Have you ever tried to take advantage of that great rental car deal for an exciting sports coupe? You typically find that the “great deal” vanishes quickly after things like fuel surcharges, airport “convenience” fees, mileage and taxes take their toll. You also find that rally stripes on the hood and fancy wheels only soften the disappointment of a mediocre engine that likely matches your own family wagon. You would have been better off taking the trusty sedan to get to your vacation spots.

Fund investing can be much the same way. Hidden costs can potentially make a big impact on your final return, particularly over the long-term. These costs don’t just come in the form of management fees, but in other critical areas such as index-tracking underperformance and tax inefficiency.

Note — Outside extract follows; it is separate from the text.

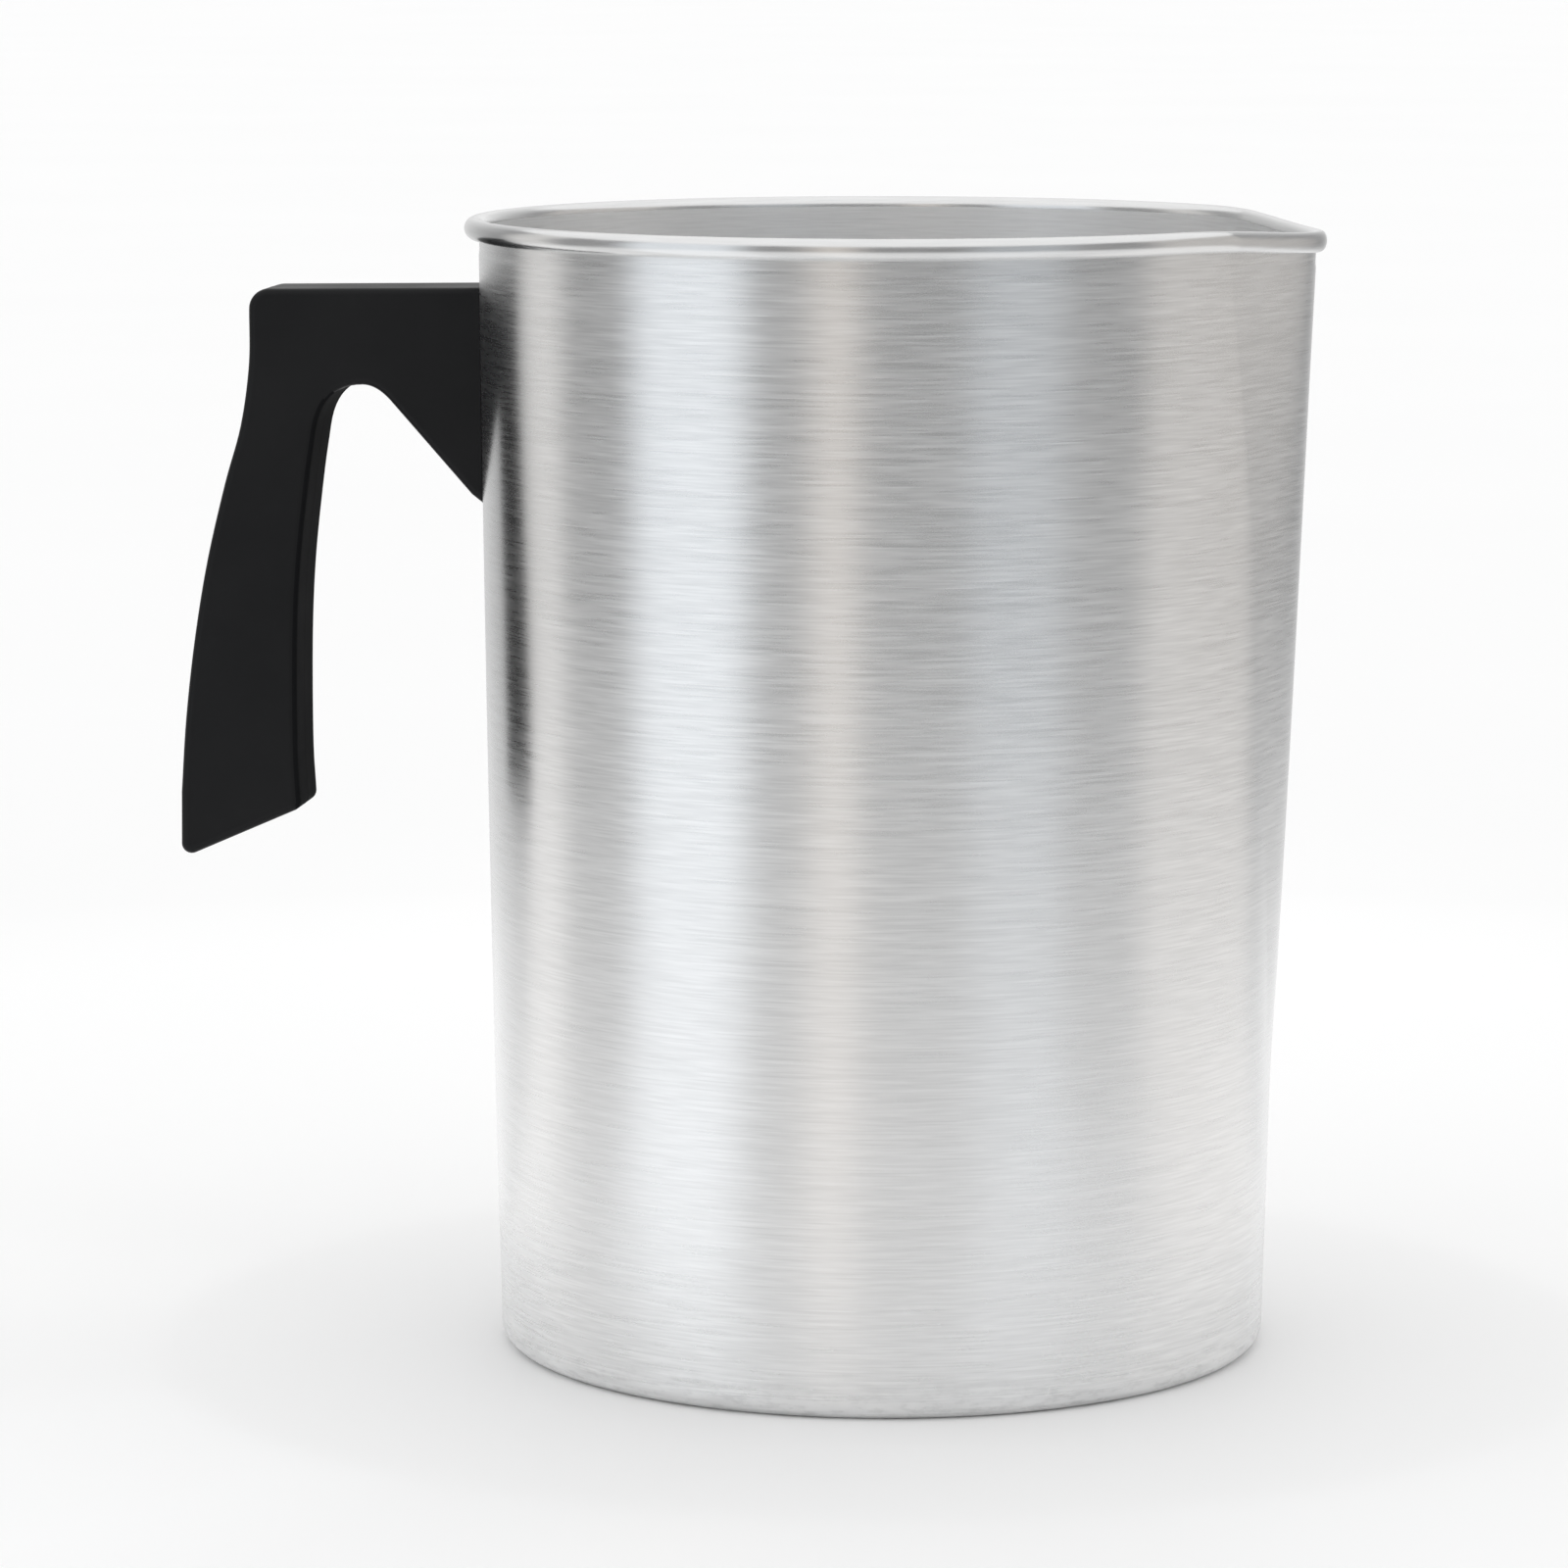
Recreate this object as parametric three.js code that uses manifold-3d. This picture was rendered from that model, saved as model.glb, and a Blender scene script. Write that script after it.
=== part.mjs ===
// A pouring pot for melting wax: a drawn aluminium pot with a rolled rim and a pressed spout, and a
// moulded handle held by two screws that are driven from inside the pot.
//
// Millimetres, +Z up. The origin is the centre of the pot's base, on the surface that it stands on.
// The spout points along +X and the handle along -X.

import * as THREE from "three";
import { mergeVertices } from "three/addons/utils/BufferGeometryUtils.js";
import Module from "manifold-3d";

const DEGREE = Math.PI / 180;

// Pot: one drawn sheet with a round foot and a wall that flares and bows slightly.
const potHeight = 200; // base to the top of the rim
const mouthRadius = 71.1; // outer face of the wall at the rim
const baseRadius = 68; // outer face of the wall at the base
const wallBow = 0.5; // how far the wall bulges at half its height
const sheet = 1;
const cornerRadius = 3.2; // outside, where the wall meets the base

// Rim: the sheet rolled outwards into a bead that stays open by a slit against the wall.
const beadHeight = 3.7;
const beadOverhang = 2.5; // how far the bead stands out from the wall
const curlSlit = 0.3;

// Spout: a V with a rounded nose, pressed out of the wall. It is widest and deepest at the rim.
const spoutReach = 4.8; // wall to nose at the rim
const spoutFoot = 44; // height at which the nose's line would meet the wall
const spoutFadeStart = 30; // the pressing fades in between these two heights
const spoutFadeEnd = 70;
const spoutMouthAngle = 30 * DEGREE; // plan angle from nose to crease at the rim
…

Over time, ignoring these costs can mean leaving a lot of money on the table. Instead of overpaying for underperformance, as some investors may have experienced in the last few years, investors should look for a cost efficient manner to seek their returns. And some exchange traded funds (ETFs) have proved to perform better than the average active mutual fund.

Many investors are familiar with the “style box” investment model, which traditionally groups a diversified blend of actively managed mutual funds to help investors reach their goals.

But in today’s changing marketplace, portfolio construction is moving beyond active-only models, as investors increasingly look to low-cost ETFs that track broad indexes. Today, we believe investors can get more value by combining ETFs for their long-term holdings with well-managed mutual funds for the markets, sectors and objectives you and your financial advisors have strong convictions in.

ETFs for core performance

These days, ETFs are not just about low cost and transparency. They can also outperform comparable mutual funds. In fact, on average, iShares S&P style box funds outperformed 90% of their active peers over the past five years.1 And they’ve done this at roughly one-third the cost of typical mutual funds2 and are tax efficient.

These ETFs are designed and managed by BlackRock to fit well within the style box. For example, the iShares Core S&P 500 (IVV) contains the top large-cap U.S. stocks. Similarly, iShares Core S&P Mid-Cap (IJH) and iShares Core S&P Small-Cap (IJR) funds track mid- and small-cap American companies.

Get the active you pay for

You should think of your active investments in similar terms: Am I getting what I’m paying for? In other words, seek from your active funds what index funds can’t offer, such as specific market outperformance or goals-based objectives like income. Regularly examine these investments to be sure they provide value for their cost.

Index-based funds have grown in popularity―with more than $330 billion in new ETF investments last year3―as investors recognize the benefits of a vehicle that costs less and is more transparent than active mutual funds. Now, it’s becoming evident that iShares style box ETFs may also outperform many of these funds to help you to reach your ultimate financial destination.

 

1Source: Morningstar, as of 12/31/2014. Post-tax comparison made between the returns at NAV of iShares S&P domestic equity style box funds and all share classes of all active Open-End Mutual Funds within the Morningstar US style box category available in the US at the beginning of the investment period that survived through the end of the investment period. Returns are calculated after taxes on distributions, including capital gains and dividends, assuming the highest federal tax rate for each type of distribution in effect at the time of the distribution. Overall figure is a weighted average of the percentage of funds that the iShares ETF outperformed in each style box, weighted based on assets in each style box. Performance may be different for other time periods. US style box mutual funds are those active funds categorized by Morningstar as US Large Cap Growth / Blend / Value, US Mid Cap Growth / Blend / Value or US Small Cap Growth / Blend / Value. Past performance does not guarantee future results.

2Source: Morningstar, as of 12/31/14. Comparison is between the Prospectus Net Expense Ratio for the average iShares ETF (0.38%) and the average Open-End Mutual Fund (1.27%) available in the US.

3 Source: Bloomberg as of 12/31/2014.